— START OF Recorded data —

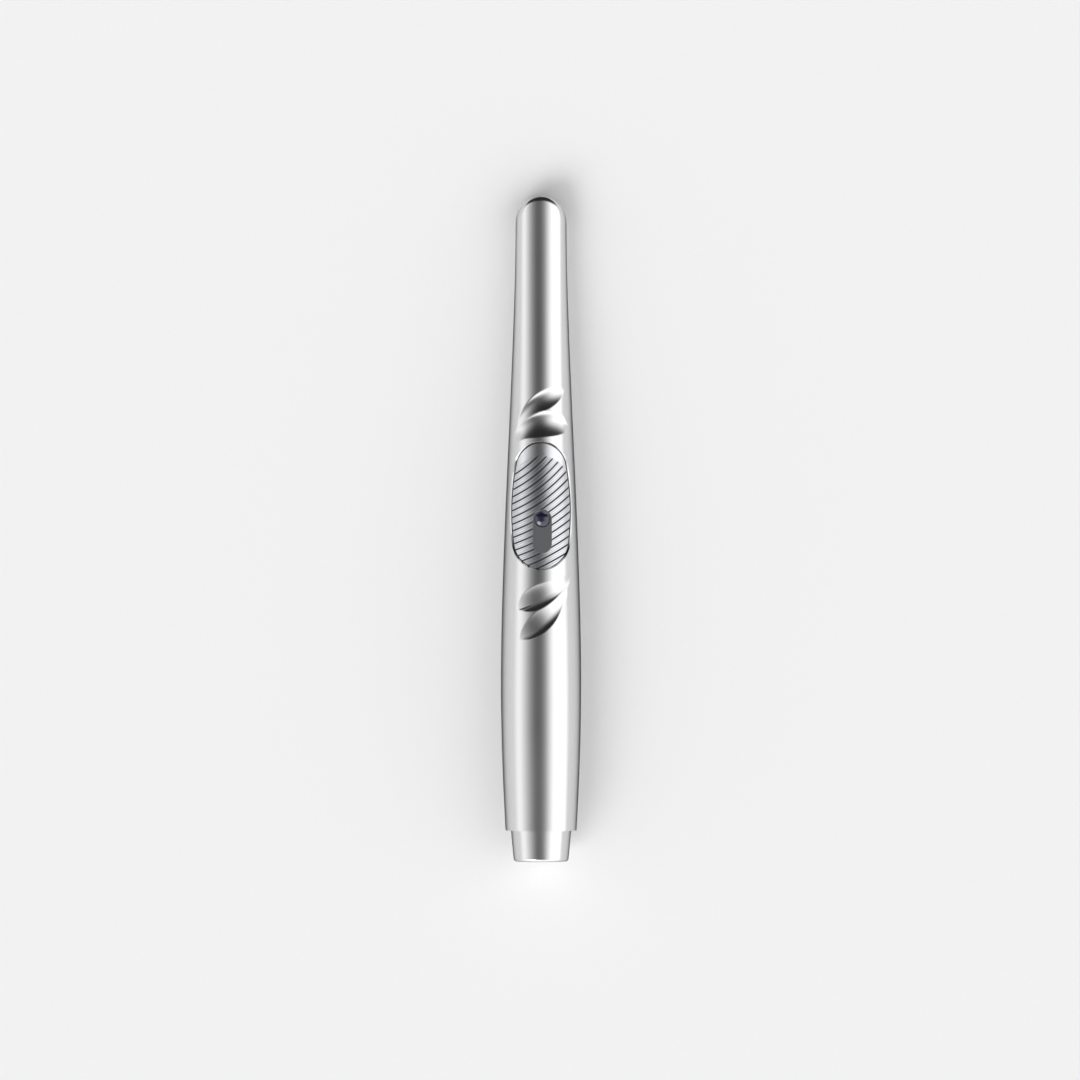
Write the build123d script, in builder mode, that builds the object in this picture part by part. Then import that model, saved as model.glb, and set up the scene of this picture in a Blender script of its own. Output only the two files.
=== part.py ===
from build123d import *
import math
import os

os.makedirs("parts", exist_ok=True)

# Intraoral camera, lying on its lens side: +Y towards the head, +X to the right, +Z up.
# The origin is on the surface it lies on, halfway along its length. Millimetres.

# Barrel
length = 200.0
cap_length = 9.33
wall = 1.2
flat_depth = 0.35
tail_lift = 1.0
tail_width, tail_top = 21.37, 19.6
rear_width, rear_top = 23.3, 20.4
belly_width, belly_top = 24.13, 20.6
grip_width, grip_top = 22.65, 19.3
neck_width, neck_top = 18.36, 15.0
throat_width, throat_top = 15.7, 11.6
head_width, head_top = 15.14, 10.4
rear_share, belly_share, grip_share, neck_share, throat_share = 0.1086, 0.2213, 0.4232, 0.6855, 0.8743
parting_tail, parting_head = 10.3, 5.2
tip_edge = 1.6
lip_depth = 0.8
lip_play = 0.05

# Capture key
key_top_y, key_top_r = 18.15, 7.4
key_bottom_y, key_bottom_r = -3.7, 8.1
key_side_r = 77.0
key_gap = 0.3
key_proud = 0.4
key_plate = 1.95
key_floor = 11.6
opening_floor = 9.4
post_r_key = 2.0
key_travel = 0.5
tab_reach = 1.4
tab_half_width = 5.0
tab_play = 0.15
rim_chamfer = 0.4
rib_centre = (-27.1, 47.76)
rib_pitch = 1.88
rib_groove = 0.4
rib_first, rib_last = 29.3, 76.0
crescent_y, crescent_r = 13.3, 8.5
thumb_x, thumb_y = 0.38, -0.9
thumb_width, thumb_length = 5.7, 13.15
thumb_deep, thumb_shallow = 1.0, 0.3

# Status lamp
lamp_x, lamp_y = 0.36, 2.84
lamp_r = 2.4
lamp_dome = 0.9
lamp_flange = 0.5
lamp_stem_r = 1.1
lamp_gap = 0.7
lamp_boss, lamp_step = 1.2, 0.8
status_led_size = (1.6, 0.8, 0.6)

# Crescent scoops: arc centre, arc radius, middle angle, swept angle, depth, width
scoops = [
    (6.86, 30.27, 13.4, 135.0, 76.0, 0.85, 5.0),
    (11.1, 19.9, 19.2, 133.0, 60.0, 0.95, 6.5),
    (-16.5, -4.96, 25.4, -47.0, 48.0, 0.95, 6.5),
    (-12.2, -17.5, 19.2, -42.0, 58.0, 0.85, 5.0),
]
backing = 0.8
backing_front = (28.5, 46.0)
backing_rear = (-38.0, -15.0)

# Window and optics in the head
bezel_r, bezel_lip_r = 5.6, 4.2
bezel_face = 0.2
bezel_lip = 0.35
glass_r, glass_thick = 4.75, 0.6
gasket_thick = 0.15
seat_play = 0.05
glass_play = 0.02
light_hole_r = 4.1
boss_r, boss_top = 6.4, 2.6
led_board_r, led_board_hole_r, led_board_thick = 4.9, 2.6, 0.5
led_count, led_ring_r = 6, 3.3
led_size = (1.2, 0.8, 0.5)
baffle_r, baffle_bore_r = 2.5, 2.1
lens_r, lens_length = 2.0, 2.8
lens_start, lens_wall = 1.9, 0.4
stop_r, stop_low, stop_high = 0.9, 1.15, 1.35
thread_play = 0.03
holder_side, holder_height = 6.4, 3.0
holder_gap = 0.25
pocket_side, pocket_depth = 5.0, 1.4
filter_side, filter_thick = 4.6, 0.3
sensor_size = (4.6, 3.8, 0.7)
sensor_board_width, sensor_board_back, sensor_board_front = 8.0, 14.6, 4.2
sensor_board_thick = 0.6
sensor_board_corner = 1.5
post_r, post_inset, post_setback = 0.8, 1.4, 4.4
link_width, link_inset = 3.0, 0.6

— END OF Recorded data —

The exercise: Return, please, the lines of the data from the first through the line containing "# The origin", both kept, exactly as they stand and nothing more.

Correct output:
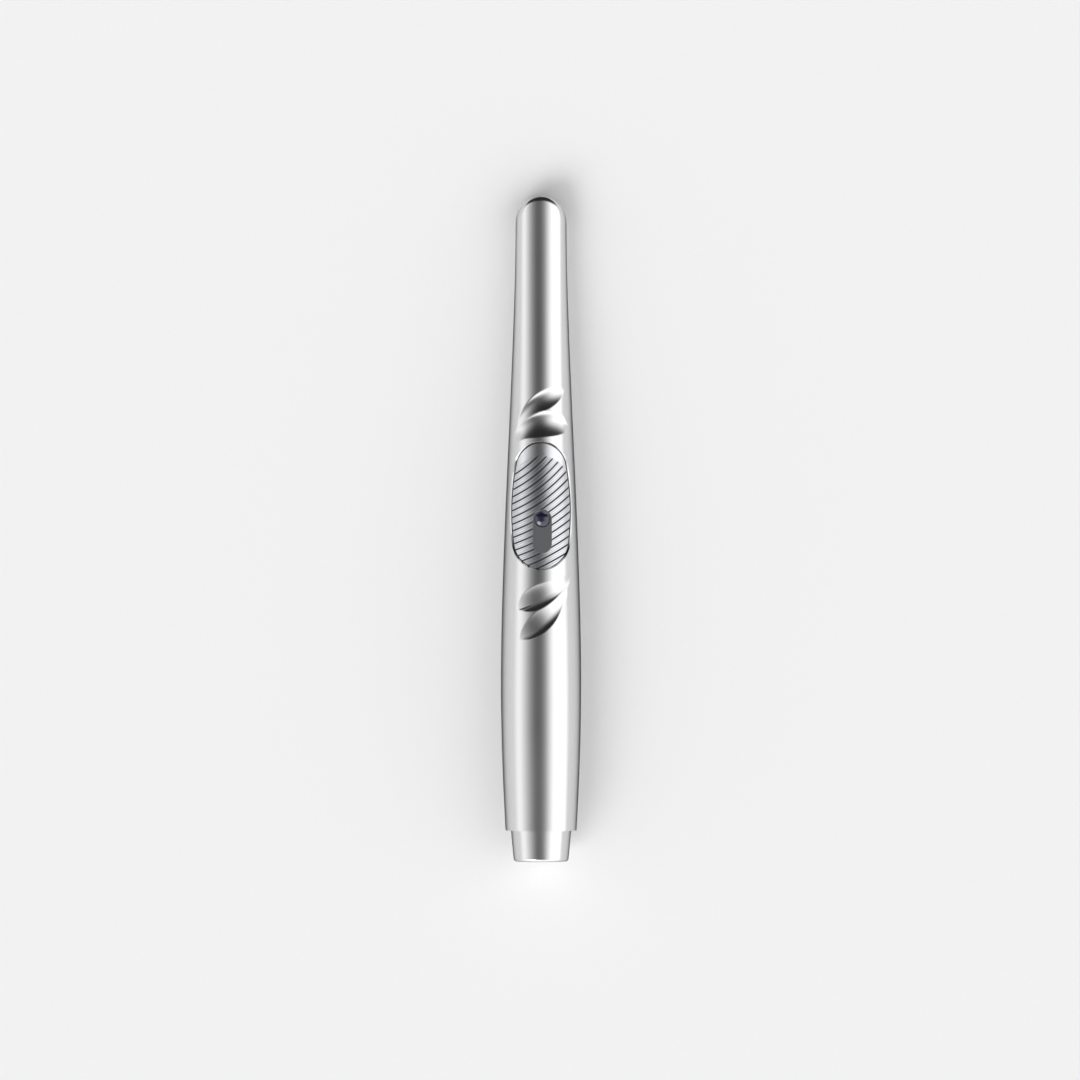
Write the build123d script, in builder mode, that builds the object in this picture part by part. Then import that model, saved as model.glb, and set up the scene of this picture in a Blender script of its own. Output only the two files.
=== part.py ===
from build123d import *
import math
import os

os.makedirs("parts", exist_ok=True)

# Intraoral camera, lying on its lens side: +Y towards the head, +X to the right, +Z up.
# The origin is on the surface it lies on, halfway along its length. Millimetres.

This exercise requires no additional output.